A lo largo de mi vida he tenido la suerte de ir desarrollando desde bien temprano un alma estoica y apartarme de las corrientes mayoritarias a la que empuja sin escrúpulos una estructura social con intenciones muy bien definidas y limitadas. No tomar parte de los placeres artificiales que se nos ofrecen desde el momento en que empezamos a consumir, me trasladó a otro lugar desde donde hacer mío aquel prisma de crítica y distancia con lo que allí abajo, tristemente acontecía. No fueron pocas las violentas aproximaciones obligadas ─guardando siempre la digna distancia─ a ese páramo de inconscientes sin razón que solo fluyen, así que pude observar de cerca sus movimientos, sus ojos inertes, los cuerpos cansados y en un volátil movimiento prediseñado.
Todo aquello que hacían los otros les servía para llenar los vacíos internos que tiene el ser humano desde su aparición en vida. Hay quien se atreve a llamarlo "motivaciones", como si realmente hubiese una explicación lógica al ciego devenir de la mayoría. La cuestión es que la consigna dominante lleva muchos años siendo "debes ser feliz, ese es el fin de tu existencia". Pero no se quedaba ahí; aquella voz demiúrgica sentaba además las bases del camino para esa meta. No era una sola senda, el plan estaba bien fabricado. La estructura está preparada para distintos tipos de individuos. Desde el estoico que busca formar una familia, comprar una vivienda y morir poco después de pagar la hipoteca y los estudios de sus hijos, hasta el crápula cuya única meta es tener varios coches, muchas mujeres y no pensar en lo que sucederá dentro de tres días.
Hay, pues, mentiras para todos los gustos de la mano de la sólida y translúcida ─transparente para la mayoría─ estructura que nos pretende doblegar. Sin embargo, como decía, pude apartarme de ello. Era hora de romper con todo; cualquier momento es bueno para ello. Pero romper con la estructura consiste en salirse de ella. Es imposible acabar con algo tan inmenso formando constantemente parte de ello; desde la individualidad de nuestras acciones es el único lugar donde podemos dibujar un nuevo relato. Desde luego no será un relato para exhibir, no será algo que compartan otras personas, porque es, precisamente, individual; esquiva la trampa del sujeto social, rechaza las cadenas del grupo, la asfixia de la masa que engendra cientos y cientos de personas en soledad que creen estar acompañadas por notar un breve halo sobre su hombro, sin percatarse de que no es más que la pronta asfixia o continua agonía de alguien que probablemente quiera aprovecharse de su espalda.
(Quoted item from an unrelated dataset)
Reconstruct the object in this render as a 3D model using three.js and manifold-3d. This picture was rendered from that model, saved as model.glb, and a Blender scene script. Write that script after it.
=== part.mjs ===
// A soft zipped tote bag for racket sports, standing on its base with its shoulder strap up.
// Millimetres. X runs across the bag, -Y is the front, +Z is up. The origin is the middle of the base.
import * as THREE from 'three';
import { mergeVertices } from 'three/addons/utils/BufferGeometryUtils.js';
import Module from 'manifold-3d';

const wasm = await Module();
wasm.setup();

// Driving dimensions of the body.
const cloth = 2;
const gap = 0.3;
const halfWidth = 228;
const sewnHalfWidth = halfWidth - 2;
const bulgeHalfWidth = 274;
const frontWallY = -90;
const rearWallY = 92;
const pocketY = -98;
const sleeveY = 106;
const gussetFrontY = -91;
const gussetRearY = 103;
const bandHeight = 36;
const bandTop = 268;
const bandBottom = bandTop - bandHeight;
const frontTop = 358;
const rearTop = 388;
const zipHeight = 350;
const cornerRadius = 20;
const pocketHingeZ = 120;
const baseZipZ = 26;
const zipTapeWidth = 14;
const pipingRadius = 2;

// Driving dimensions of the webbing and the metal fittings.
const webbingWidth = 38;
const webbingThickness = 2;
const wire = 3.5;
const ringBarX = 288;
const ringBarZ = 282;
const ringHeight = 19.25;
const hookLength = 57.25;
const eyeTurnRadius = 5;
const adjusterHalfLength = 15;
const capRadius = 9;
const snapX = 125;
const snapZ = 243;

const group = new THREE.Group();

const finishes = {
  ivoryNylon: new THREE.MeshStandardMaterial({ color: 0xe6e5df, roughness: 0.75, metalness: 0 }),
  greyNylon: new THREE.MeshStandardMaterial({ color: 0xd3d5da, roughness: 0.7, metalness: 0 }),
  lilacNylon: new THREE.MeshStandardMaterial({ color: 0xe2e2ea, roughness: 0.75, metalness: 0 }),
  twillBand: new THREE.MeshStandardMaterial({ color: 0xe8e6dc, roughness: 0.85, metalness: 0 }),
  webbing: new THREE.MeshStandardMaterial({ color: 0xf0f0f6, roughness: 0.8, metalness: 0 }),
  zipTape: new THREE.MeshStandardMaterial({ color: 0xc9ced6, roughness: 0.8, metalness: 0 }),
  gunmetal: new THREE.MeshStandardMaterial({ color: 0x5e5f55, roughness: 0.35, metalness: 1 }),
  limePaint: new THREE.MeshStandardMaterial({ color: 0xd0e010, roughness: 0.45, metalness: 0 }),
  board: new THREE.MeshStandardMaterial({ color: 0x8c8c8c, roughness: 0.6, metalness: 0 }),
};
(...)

Por ello no es de extrañar que, llegados a este punto de creación de valores, este precioso lugar en el que me visto sin los grilletes de ideas lanzadas y hundidas en lo más profundo de un ser humano, me plantee mirar, no ya hacia arriba ─la cumbre en este aspecto está alcanzada─, sino hacia un horizonte vacío. ¿Habrá algo más ahí? Algo que ya estuviera antes de yo llegar, algo real más allá de las manos ingenieras con las que construyo. Observo también bajo mis pies: ¿pude yo, en algún decadente momento, ser como ellos?